The Gleiwitz Incident involved German troops pretending to be Polish citizens. Their intent was to stage an event that would justify a German military counter attack. The idea behind Gleiwitz was described at the post-war Nuremberg Trials. An SS officer testified he was given orders by two men (one of whom was Heinrich Müller, the chief of the Gestapo) to organize a small group of Nazi soldiers clad in Polish uniforms in order to storm the Gleiwitz station from where they would broadcast a Polish language, anti-German messages over the airwaves.

The incident quickly resorted to grisly acts against innocent civilians in order to solidify its authenticity. People who had no children, nearby family or friends were targeted, especially if it was suspected they were potential Polish sympathizers, such as Franciszek Honiok.
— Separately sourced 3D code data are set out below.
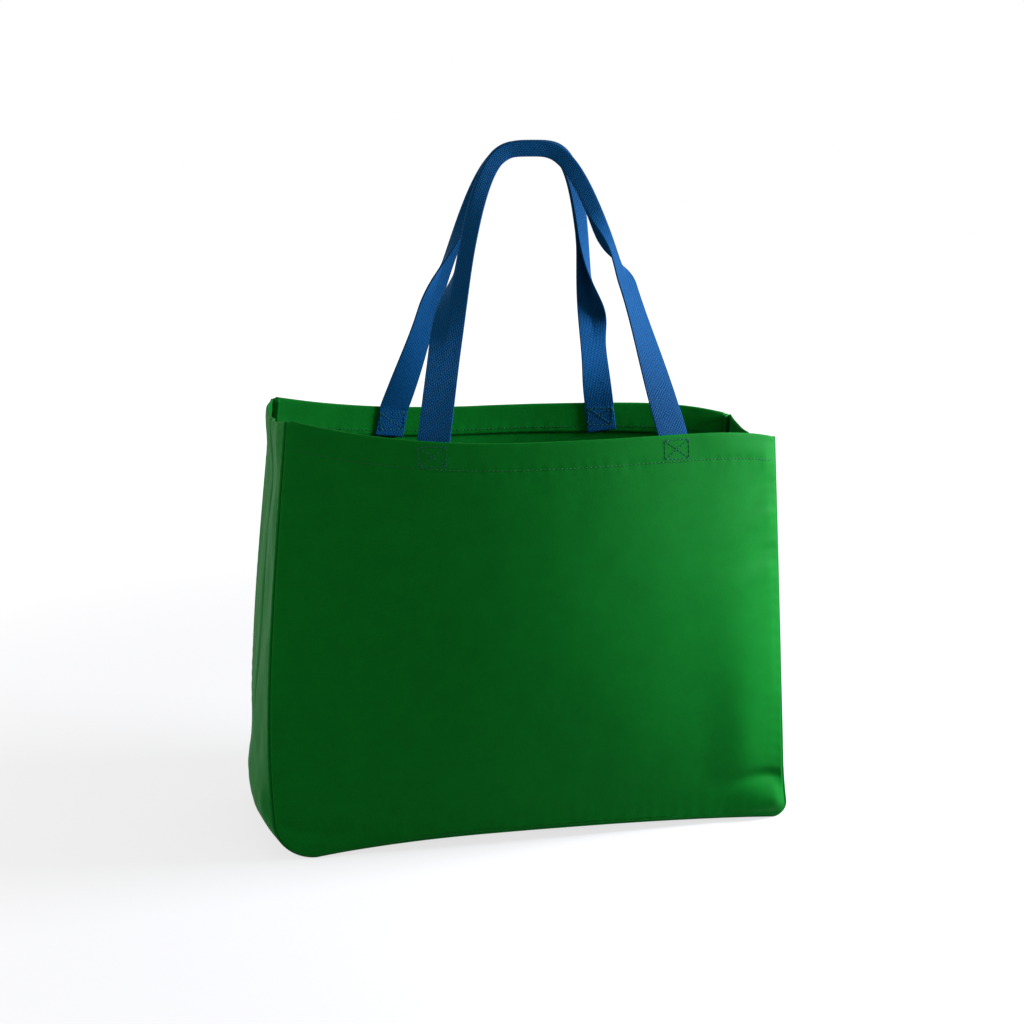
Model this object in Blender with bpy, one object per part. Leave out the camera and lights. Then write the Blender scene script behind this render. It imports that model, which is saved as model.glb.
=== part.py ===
"""A reusable carrier bag of green non-woven plastic cloth with two webbing handles.

The bag stands on its base, as it does when it is full. Units are metres, +Z is up and
the front faces -Y. The origin is on the floor, under the middle of the base.
"""
import math

import bmesh
import bpy
import numpy as np

# Outline of the standing bag
BASE_WIDTH = 0.420
RIM_WIDTH = 0.400
RIM_SHIFT = 0.002
BASE_DEPTH = 0.167
RIM_DEPTH = 0.114
BAG_HEIGHT = 0.330
LEFT_CORNER_RISE = 0.019
RIGHT_CORNER_DROP = 0.009
LEFT_CORNER_RADIUS = 0.034
RIGHT_CORNER_RADIUS = 0.012

# How far the filled cloth swells past its seams
BELLY_BULGE = 0.026
RIM_BULGE = 0.033
LEFT_BELLY = 0.013
RIGHT_BELLY = 0.001
FOOT_FLARE = 0.004
FOOT_HEIGHT = 0.050
GUSSET_BULGE = 0.009
GUSSET_SAG = 0.008
BASE_LIFT = 0.010

# Cloth, seams and hem
CLOTH = 0.0008
SEAM_GAP = 0.0004
SEAM_ALLOWANCE = 0.008
SEAM_TURN = 0.004
HEM_DEPTH = 0.026
HEM_FOLD = 0.0014

# Webbing handles
WEBBING_WIDTH = 0.0254
WEBBING_THICKNESS = 0.0015
FRONT_SPACING = 0.1938
BACK_SPACING = 0.1818
FRONT_SHIFT = 0.0104
BACK_SHIFT = -0.0012
FRONT_CROWN_SHIFT = 0.0063
BACK_CROWN_SHIFT = 0.0128
FRONT_CROWN_DEPTH = 0.0036
BACK_CROWN_DEPTH = 0.0120
HANDLE_RISE = 0.2280
HANDLE_END = 0.024
HANDLE_SPLAY = 0.18
SEWN_GAP = 0.0006
FOLD_BEND = 0.0016

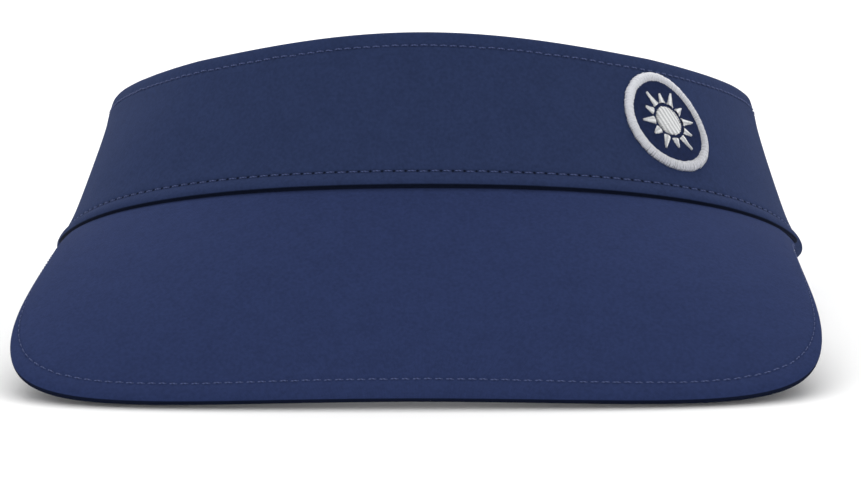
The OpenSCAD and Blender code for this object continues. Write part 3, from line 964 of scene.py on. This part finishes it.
def make_emblem():
    """A plain sun in satin stitch: a disc and twelve tapering rays."""
    rng = np.random.default_rng(43)
    disc, rays, spots = 4.0, 12, []
    spots += satin(0, 0, 20, lambda a: 2 * math.sqrt(max(0.0, disc ** 2 - a * a)), 2 * disc,
                   0.30, rng)
    for k in range(rays):
        t = 2 * math.pi * k / rays
        reach = (5.2, 9.3) if k % 2 == 0 else (5.2, 7.8)
        for r in np.arange(reach[0], reach[1], 0.30):
            wide = 1.7 * (1 - (r - reach[0]) / (reach[1] - reach[0])) + 0.35
            spots.append((r * math.cos(t), r * math.sin(t), 1.12 + rng.normal(0, 0.02),
                          math.degrees(t) + 90 + rng.normal(0, 2.0),
                          (wide + rng.normal(0, 0.06)) / 2.0))
    thread = model_wire(low_arch(2.0, 0.34, 0.12), 0.36)
    return lay_copies("patch_sun", thread, spots, on_patch)


fit(make_patch_ground(), CROWN, "patch_twill", patch_navy, "patch_base")
fit(make_border_core(), CROWN, "white_thread", border_thread, "patch_border")
fit(wound_border(), CROWN, "white_thread", border_thread)
fit(make_emblem(), CROWN, "white_thread", white_thread, "patch_emblem")


# ----------------------------------------------------------------- the straps
STRAP_H, STRAP_T = 26.0, 1.6
LEFT_N, RIGHT_N = 0.2, -3.85
TAB_START, LAP_END = run_of(177.0), run_of(200.0)
HINGE = run_of(REAR_A)


def strap_loop():
    """The strap's section: thickness and height, with soft edges."""
    t, h = STRAP_T, STRAP_H
    face = [2.6, 6.5, 13.0, h - 6.5, h - 2.6]
    keys = [(0, 1.0), (0.35, 0.25), (t / 2, 0.02), (t - 0.35, 0.25), (t, 1.0)]
    keys += [(t + 0.04, z) for z in face]
    keys += [(t, h - 1.0), (t - 0.35, h - 0.25), (t / 2, h - 0.02), (0.35, h - 0.25), (0, h - 1.0)]
    return soft_loop(keys + [(-0.04, z) for z in face[::-1]], 0.7)


def make_strap(name, s0, s1, base, round_end=0.0, inset=0.0):
    """A strap from s0 to s1; base gives how far out it lies, by length round."""
    loop = strap_loop()
    s = np.linspace(s0, s1, int(abs(s1 - s0) / 0.7))[:, None]
    half = STRAP_H / 2
    left = np.clip(round_end - np.abs(s1 - s), 0.0, round_end)
    trim = round_end - np.sqrt(np.maximum(0.0, round_end ** 2 - left ** 2))
    z = half + (loop[:, 1] - half) * (half - inset - trim) / half
    low = np.minimum(loop[:, 1], STRAP_H - loop[:, 1])
    rows = drawn_in(s, low - STRAP_ROW, STRAP_PITCH, 0.8)
    thick = np.sign(loop[:, 0] - STRAP_T / 2) * 0.14
    n = base(s) + loop[:, 0] - thick * rows + 0.08 * np.sign(thick) * swell(s, z, 7)
    rings = on_strap(s, z, n)
    along = np.broadcast_to(s, (len(s), len(loop) + 1))
    off = np.broadcast_to(low, (len(s), len(loop)))
    return sweep(name, rings, {"weave": (along, girth(rings)), "strap": (along, closed(off))})


def bend(a, b, s0, s1, n):
    """The two bodies and the end points of the stretch of a strap that lies between them."""
    start, end = (tuple(on_strap(s, STRAP_H / 2, n) * MM) for s in (s0, s1))
    return a, b, start, end


def strap_rows(name, s0, s1, base, out, body, seed, *nodes):
    """Edge stitching along both sides of a strap, on its face."""
    rng = np.random.default_rng(seed)
    s = (np.arange(math.ceil(s0 / STRAP_PITCH), math.floor(s1 / STRAP_PITCH)) + 0.5) * STRAP_PITCH
    spots = [(q, z, float(base(q)) + out, rng.normal(0, 1.5), 1.0)
             for z in (STRAP_ROW, STRAP_H - STRAP_ROW) for q in s]
    shape = fine_stitch if out > 0 else turned_over(fine_stitch)
    fit(lay_copies(name, shape, spots, on_strap), body, "navy_thread", navy_thread, *nodes)


def left_base(s):
    return 0.85 + (LEFT_N - 0.85) * fade(s, HINGE - 2.0, HINGE + 2.5)


def tab_base(s):
    return LEFT_N + 0.0 * s


def right_base(s):
    return RIGHT_N - 0.3 * fade(s, -HINGE - 2.5, -HINGE + 1.0)


left_bend = bend(CROWN, LEFT, HINGE - 1.0, HINGE + 7.0, 1.0)
tab_bend = bend(LEFT, TAB, TAB_START - 5.5, TAB_START + 1.5, 1.0)
right_bend = bend(CROWN, RIGHT, -HINGE + 1.0, -HINGE - 7.0, -3.0)
STRAP_JOIN = TAB_START - 9.0
left_sleeve = fit(make_strap("left_strap_cloth", HINGE - 7.5, STRAP_JOIN, left_base),
                  left_bend, "navy_cloth", strap_navy, "left_strap")
tab_sleeve = fit(make_strap("hook_tab_cloth", STRAP_JOIN - 2.0, LAP_END, tab_base, 0.9, 0.25),
                 tab_bend, "navy_cloth", strap_navy, "hook_tab")
right_sleeve = fit(make_strap("right_strap_cloth", -HINGE + 6.3, -LAP_END, right_base, 1.2),
                   right_bend, "navy_cloth", strap_navy, "right_strap")

OUTER, INNER = STRAP_T - 0.12, -0.02
strap_rows("left_strap_row", HINGE - 6, STRAP_JOIN - 1, left_base, OUTER, left_bend, 51,
           "left_strap_stitching")
strap_rows("hook_tab_row", STRAP_JOIN + 1, LAP_END - 7, tab_base, OUTER, tab_bend, 52,
           "hook_tab_stitching")
strap_rows("left_strap_row_inside", HINGE + 1, STRAP_JOIN - 3, left_base, INNER, left_bend, 55)
strap_rows("right_strap_row", 7 - LAP_END, 5 - HINGE, right_base, OUTER, right_bend, 53)
strap_rows("right_strap_row_inside", 7 - LAP_END, 5 - HINGE, right_base, INNER, right_bend, 54,
           "right_strap_stitching")


TACK_STEP = 0.34


def tack(name, s, place, out, node):
    """A bar tack: a column of short threads laid close together."""
    rng = np.random.default_rng(61)
    spots = [(s, w, out, rng.normal(0, 3), rng.normal(1, 0.04))
             for w in np.arange(5.5, 20.5, TACK_STEP)]
    shape = model_wire(low_arch(1.7, 0.34, 0.25), TACK_STEP)
    fit(lay_copies(name, shape, spots, place), CROWN, "navy_thread", navy_thread, node)


tack("left_strap_tack_threads", HINGE - 5.2, on_strap, 2.42, "left_strap_tack")
tack("right_strap_tack_threads", -HINGE + 3.6, on_crown, 0.42, "right_strap_tack")


def make_tape(name, s0, s1, n0, n1, margin=2.5):
    """A thin tape with softly rounded edges, bent with its strap."""
    z0, z1 = margin, STRAP_H - margin
    za, zb = STRAP_H / 2 - 4, STRAP_H / 2 + 4
    mid = (n0 + n1) / 2
    keys = [(n0, z0 + 0.4), (mid, z0), (n1, z0 + 0.4), (n1, za), (n1, zb), (n1, z1 - 0.4),
            (mid, z1), (n0, z1 - 0.4), (n0, zb), (n0, za)]
    loop = soft_loop(keys, 1.2)
    s = np.linspace(s0, s1, int(abs(s1 - s0) / 0.9))[:, None]
    rings = on_strap(s, np.broadcast_to(loop[:, 1], (len(s), len(loop))), loop[:, 0] + 0 * s)
    along = np.broadcast_to(s, (len(s), len(loop) + 1))
    return sweep(name, rings, {"weave": (along, girth(rings))})


def pile_spots(s0, s1, step, n, seed, turn):
    """A staggered field of small shapes over a tape."""
    rng = np.random.default_rng(seed)
    spots = []
    for i, z in enumerate(np.arange(3.4, STRAP_H - 3.2, step)):
        for s in np.arange(min(s0, s1) + 0.8 + (i % 2) * step / 2, max(s0, s1) - 0.7, step):
            spots.append((s + rng.normal(0, 0.08), z + rng.normal(0, 0.06), n,
                          turn(rng, i), rng.normal(1.0, 0.06)))
    return spots


HOOKS = (TAB_START + 2.0, LAP_END - 7.5)
LOOPS = (-LAP_END + 6.0, run_of(-(REAR_A + 22)))
fit(make_tape("hook_tape_ground", *HOOKS, -0.42, 0.12), tab_bend, "hook_pile", hook_ground,
    "hook_tape")
hook = model_wire([(0, 0.0), (0.0, 0.32), (0.06, 0.5), (0.2, 0.6), (0.36, 0.55), (0.4, 0.42)],
                  0.15, 5)
fit(lay_copies("hook_tape_hooks", turned_over(hook),
               pile_spots(*HOOKS, 1.15, -0.40, 71, lambda rng, i: 180 * (i % 2)), on_strap),
    tab_bend, "hook_pile", hook_plastic)
fit(make_tape("loop_tape_ground", *LOOPS, -2.2, -1.62), RIGHT, "loop_pile", loop_pile,
    "loop_tape")
fuzz = model_wire([(-0.42, 0.0), (-0.4, 0.25), (-0.2, 0.42), (0.1, 0.45), (0.34, 0.3),
                   (0.42, 0.0)], 0.12, 4)
fit(lay_copies("loop_tape_loops", fuzz,
               pile_spots(*LOOPS, 1.0, -1.64, 72, lambda rng, i: rng.uniform(0, 180)), on_strap),
    RIGHT, "loop_pile", loop_pile)

# --------------------------------------------------------- the hidden insides
for name, s0, s1, n, body, node in (
        ("left_strap_insert", HINGE + 8, STRAP_JOIN - 1, LEFT_N, LEFT, "left_strap_core"),
        ("hook_tab_insert", TAB_START + 2, LAP_END - 2, LEFT_N, TAB, "hook_tab_core"),
        ("right_strap_insert", -LAP_END + 2, -HINGE - 8, RIGHT_N, RIGHT,
         "right_strap_core")):
    fit(make_tape(name, s0, s1, n + 0.5, n + STRAP_T - 0.5, 1.0), body, "stiffener",
        stiff_white, node)
refinish("crown_stiffener", stiff_white)
refinish("brim_board", board_white)
refinish("sweatband_padding", foam_cream)


# -------------------------------------------------------------- floor and light
def make_floor():
    start_clean()
    bpy.ops.mesh.primitive_plane_add(size=9.0, location=(0, 0, -0.0002))
    floor = bpy.context.object
    floor.name = "floor"
    g = Graph("pale floor")
    g.finish(g.mix(g.noise(3.0).band(0.3, 0.7), (0.92, 0.92, 0.92), (0.94, 0.94, 0.94)),
             g.noise(9.0) * 0.1 + 0.85, g.noise(40.0), 0.01, 0.1)
    floor.data.materials.append(g.mat)


def soft_box(name, place, aim, width, height, power):
    lamp = bpy.data.lights.new(name, 'AREA')
    lamp.shape, lamp.size, lamp.size_y, lamp.energy = 'RECTANGLE', width, height, power
    obj = bpy.data.objects.new(name, lamp)
    bpy.context.scene.collection.objects.link(obj)
    obj.location = place
    obj.rotation_euler = (Vector(aim) - Vector(place)).to_track_quat('-Z', 'Y').to_euler()


def make_camera():
    """Looks down a little on the forehead and the brim."""
    aim = Vector((0.0, -0.060, 0.030))
    lift, side, roll, far = math.radians(9.57), math.radians(2.07), math.radians(0.53), 1.189
    back = Vector((math.sin(side) * math.cos(lift), -math.cos(side) * math.cos(lift),
                   math.sin(lift)))
    right = Vector((math.cos(side), math.sin(side), 0.0))
    up = back.cross(right)
    level = math.cos(roll) * right - math.sin(roll) * up
    upright = math.sin(roll) * right + math.cos(roll) * up
    data = bpy.data.cameras.new("camera")
    data.lens, data.sensor_width = 191.9, 36.0
    data.shift_x, data.shift_y = 0.0108, -0.0135
    data.clip_start, data.clip_end = 0.05, 30.0
    camera = bpy.data.objects.new("camera", data)
    turn = Matrix((level, upright, back)).transposed().to_4x4()
    camera.matrix_world = Matrix.Translation(aim + far * back) @ turn
    bpy.context.scene.collection.objects.link(camera)
    bpy.context.scene.camera = camera


def light_room():
    world = bpy.data.worlds.new("white room")
    bpy.context.scene.world = world
    world.use_nodes = True
    walls = world.node_tree.nodes["Background"].inputs
    walls["Color"].default_value, walls["Strength"].default_value = (1, 1, 1, 1), 0.93
    soft_box("overhead", (0.0, 0.95, 1.15), (0.0, 0.0, 0.0), 1.6, 1.0, 12.5)


make_floor()
light_room()
make_camera()
bpy.context.scene.view_settings.view_transform = 'Standard'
Arrested the day before the Gleiwitz incident, Honiok was given a lethal injection and dressed to look like his intent was to carry out the crime he was being framed for. His body was filled with bullets and left to decorate radio station with false evidence.

Nazi concentration camps already dotted the landscape throughout Germany. Prisoners were transported from Germany to Poland to further lend authenticity to the Gleiwitz Incident. Before their arrival (and sometimes after) they were drugged, redressed, shot full of bullets, and their faces were annihilated until they were unrecognizable. The SS referred to the bodies as “konserve” (Canned Goods). To increase the believability of the scenario, some of the prisoners were forced to wear the Polish uniforms and attack the radio station, where they were subsequently killed.

The Gleiwitz incident was one of many operations the Germans were running along the Polish border at the same time in the build up to invasion. The overarching name was known as Operation Himmler. The SS staged everything from pillaged homes to propaganda centers. All of it was to provide Hitler with justified reasons for seeking retaliation and waging war. When Germany invaded Poland on September 1, 1939, Hitler noted that the crimes happening along the border were organized acts of aggression meant to cleanse Poland of ethnic Germans living on Polish territory.